Co-relation between the traffic and link popularity signals
Many people think about numbers and are obsessed with it. Let me grab as many links as possible for my website – is their mantra and its not quite right. The thing is that Google, probably out of its experience knows that a website that is not popular do not get links pointing to it that very often and probably takes its own time in gaining the adequate number of links matching the competition. There is an unwritten formula that matches the link popularity with traffic of a website. Now, that does not mean that a website cannot get lot of links without getting popular, no. If the content is unique and awesome, like lets say a new website for a political campaign by a popular leader, might get lot of links immediately, but then again there’s a popularity curve that shoots up. So, having a relative co-relation between the traffic to a website and the link popularity is a good signal to the engines that the links are genuine and not artificial. But if there is a non-correlation then even though it might be genuine, it would not send the right signals to the search engines about the genuine-ness of the links. So its a good practice that one refrain from any methods that promises to give you as many links as possible in a short time frame. In short, number – isn’t the name of the game.
Less is more when it comes to number of links to a website
Now, don’t get me wrong, but less could be more, provided you have quality. Let me explain. Quality of a link pointing to a site is measured from signals such as the Google PageRank of the website, number of links pointing to it, other websites mentioning the website contextually, references in authoritative sources such as the Wikipedia, general traffic signals, site age, health etc. Mostly, its the link popularity of the website that matters. If the linking website has enough link popularity to pass on, that itself is a good push to the linked website. That said, getting more links, as many as possible is not the deal. But, as you might have already guessed, getting as many quality links as possible matters. And if the links are already good in link popularity, then only a couple of them can do the trick. So the final word is that – less is more.
Summary
Let’s not confuse things here, but essentially, I’m trying to explain that getting links to a website, though an important factor, shouldn’t go aggressive. There are various methods to get links to your website from good authority sources, the healthy way. These methods work the healthy way and might not give you results overnight, but that’s the best part. Getting obsessed with links is a dangerous thing to happen to a webmaster. So remember, get as many as high-quality links, get them nice and slow, and fewer in number – that’s the right way to go about it.

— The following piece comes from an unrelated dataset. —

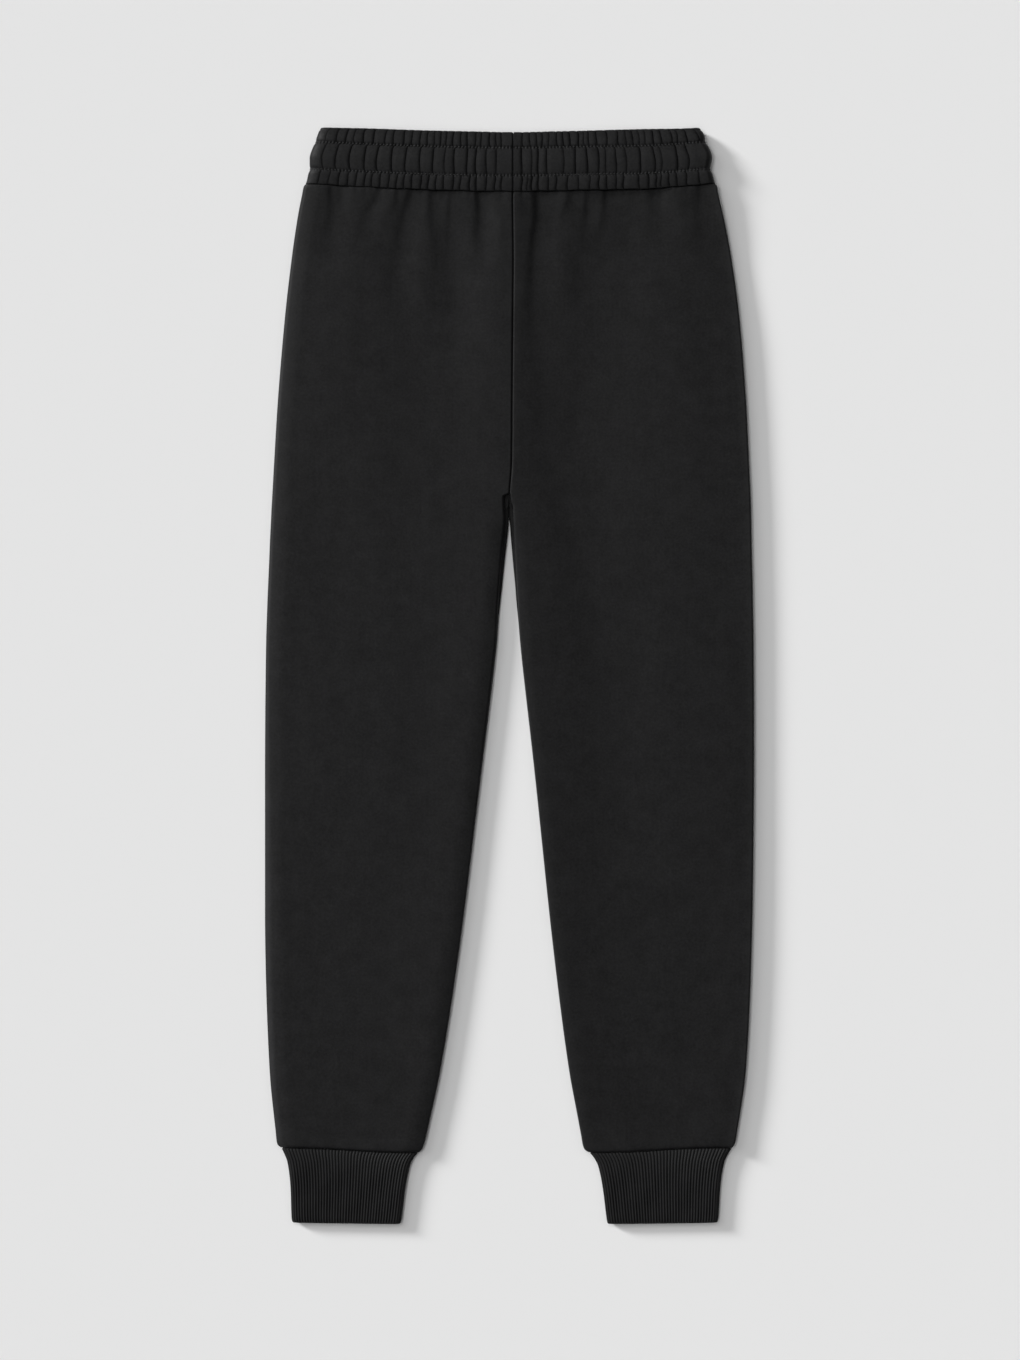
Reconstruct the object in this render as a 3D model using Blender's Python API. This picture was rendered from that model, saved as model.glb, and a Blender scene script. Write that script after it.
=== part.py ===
"""Jogger sweatpants laid out flat on a surface, back upwards.

Seven sewn pieces: a gathered waistband, a back and a front panel for each leg, and two ribbed cuffs.
X runs across the garment, Y from the hems up to the waist, Z away from the surface. The origin is the
middle of the footprint. "Down" is the distance below the waist edge. Sizes are in millimetres, and
become metres where a mesh is made. Left and right are as seen from above, which is the wearer's own.
"""

import math
from collections import namedtuple

import bmesh
import bpy

NAME = "jogger_sweatpants"
MM = 0.001
LENGTH = 988.0            # waist edge to cuff edge
SEAM_GAP = 0.3            # between sewn pieces
SEAM_HEIGHT = 4.2         # side seams and inseams above the surface
RISE_X = 1.6              # centre-back and centre-front seams, at the waist

# The leg panels' outline, and how high a laid pair of panels stands. "wall" is the cloth, doubled
# by its turnings at the waist seam. "sag" is how far the back sinks onto the front. "turn" is how far
# the inner edge has turned down, from 0 at the rise seam to 1 at the inseam. "step" is the distance
# between the back panel's own sections below this one.
Section = namedtuple("Section", "down left right gap_left gap_right height wall sag turn step")
SECTIONS = (
    Section(50.9, -183.4, 184.4, RISE_X, RISE_X, 9.8, 3.3, 0.0, 0.0, 2.2),
    Section(53.0, -185.2, 186.6, RISE_X, RISE_X, 10.4, 3.4, 0.0, 0.0, 7.0),
    Section(60.0, -186.8, 188.1, RISE_X, RISE_X, 9.8, 3.2, 0.0, 0.0, 10.0),
    Section(80.0, -190.7, 192.8, RISE_X, RISE_X, 9.2, 2.8, 0.0, 0.0, 17.0),
    Section(115.0, -195.9, 199.4, RISE_X, RISE_X, 8.8, 2.8, 0.2, 0.0, 27.0),
    Section(170.0, -202.2, 206.8, RISE_X, RISE_X, 8.8, 2.8, 0.5, 0.0, 37.0),
    Section(245.0, -208.6, 213.1, 0.9, 0.9, 8.8, 2.8, 1.0, 0.0, 40.0),
    Section(326.0, -213.4, 217.0, -0.3, -0.3, 8.8, 2.8, 1.4, 0.0, 7.0),
    Section(340.0, -214.2, 217.6, -0.5, -0.5, 8.8, 2.8, 1.4, 0.55, 4.0),
    Section(348.0, -214.6, 217.7, -3.0, 1.5, 8.8, 2.8, 1.4, 1.0, 12.0),
    Section(360.0, -215.3, 218.0, -4.6, 2.8, 8.8, 2.8, 1.6, 1.0, 35.0),
    Section(430.0, -218.5, 219.6, -8.3, 6.2, 8.8, 2.8, 2.2, 1.0, 75.0),
    Section(580.0, -220.3, 220.3, -25.2, 22.5, 8.8, 2.8, 2.4, 1.0, 80.0),
    Section(740.0, -219.9, 218.3, -45.3, 39.4, 8.8, 2.8, 2.4, 1.0, 55.0),
    Section(850.0, -215.9, 212.3, -62.4, 53.8, 8.8, 2.8, 1.8, 1.0, 28.0),
    Section(905.0, -210.3, 204.6, -75.0, 64.4, 8.8, 2.8, 0.6, 1.0, 11.0),
    Section(916.0, -208.3, 202.5, -78.4, 67.0, 8.6, 2.8, 0.0, 1.0, 3.0),
    Section(919.0, -204.6, 199.0, -81.0, 70.6, 7.8, 2.6, 0.0, 1.0, 1.0),
)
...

Your Link building methods are really useful
The problem with this thesis is that search engines have no idea how much traffic a site or individual webpage is receiving. This is not public information, it’s only known to the server receiving the traffic, and Google is not omniscient. It doesn’t know more than the rest of us.

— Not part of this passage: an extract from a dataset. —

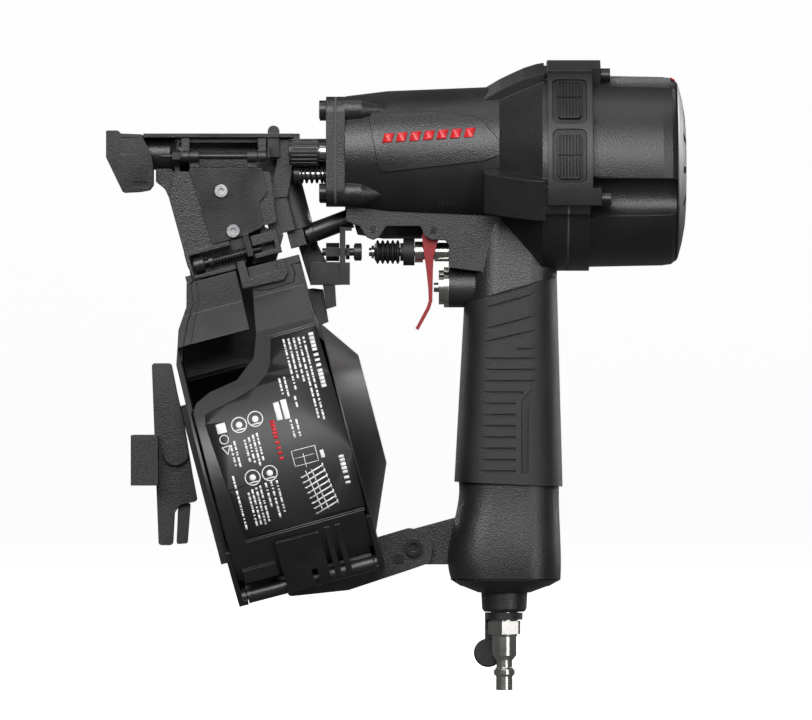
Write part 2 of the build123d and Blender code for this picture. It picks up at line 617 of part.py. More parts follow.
# ---------------------------------------------------------------- nose and feeder
NOSE_BODY = (
    (-157.0, 102.0), (-157.0, 118.2), (-102.0, 118.2), (-102.6, 101.0), (-104.6, 91.0), (-112.2, 90.0),
    (-115.6, 77.0), (-106.4, 74.0), (-109.9, 61.5), (-145.5, 54.0), (-156.4, 90.0))
CHANNEL = (-5.6, 5.6)                   # Y extent of the nail channel
NOSE_TUBE_R, NOSE_TIP_X = 7.4, -179.0
NOSE_GUSSET = ((-166.0, 104.0), (-157.0, 104.0), (-156.2, 90.5), (-159.6, 90.0), (-161.8, 94.6), (-166.0, 98.0))
GUSSET_HALF = 3.2
NOSE_FACE_Y = -7.2                      # face that the door shuts against
CHANNEL_OUTLINE = (
    (-155.0, 106.0), (-155.0, 116.2), (-109.6, 116.2), (-109.6, 106.0), (-123.4, 50.0), (-146.0, 50.0))
DOOR_OUTLINE = (
    (-157.4, 102.6), (-159.6, 90.0), (-150.8, 58.2), (-147.6, 52.4), (-126.4, 57.4), (-123.6, 60.4),
    (-123.6, 75.6), (-109.4, 79.0), (-112.4, 102.6))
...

Agree, but here’s the thing. If your site is on Google, it knows exactly how many hits it got from organic search via its own engines. That itself is a god clue, don’t you think ? But this is both good and bad. Good because the clues are true and wrong because there might be more to know.
How would that work?
Your idea is that a sudden increase in backlinks should be the result of a sudden spike in traffic, otherwise it looks like the site is gaming the system somehow, not a natural increase in links.
But the spike in traffic, and the links that result, would happen before those links boost the site’s position in SERPs. So they would come before Google drives more traffic to the site. The indicator you’re saying should be predictive is a lagging indicator, it always happens after the fact, so it can’t be predictive.
Dan imagine this. A new site with nothing awesomely outstanding about it. No press, no marketing, no paid clicks. Been there for three months. Gets a ton of links from forums/article bases but no real traffic. Let’s call this Site A.
And here’s Site B – New site, been three months except that the content is awesomely unique, with breaking stories and videos lets say. Gets a lot of links from relevant websites and..lot of traffic along the way.
I was trying to say that adopting Site B’s strategy is a better one than Site A.
Hope its clear to you now.
Well, I guess that does help me quite a bit.
Thak you
Hi Mani,
always interesting to visit your blog, which i do on a frequent base. Listen it might be my comp but when using your search field all searches come up with a 404 “Oh! wait a minute.. is it me or you? .. Something went wrong . .. could be the codes. Phew!”
Not sure if this might be antoher one of your tricks, but don’t think so anyway thoguht worth to mention it to you.
Cheers
Olaf
Thanks Olaf, for letting know. Am on it already.
this is true. building links must be done naturally and not excessively.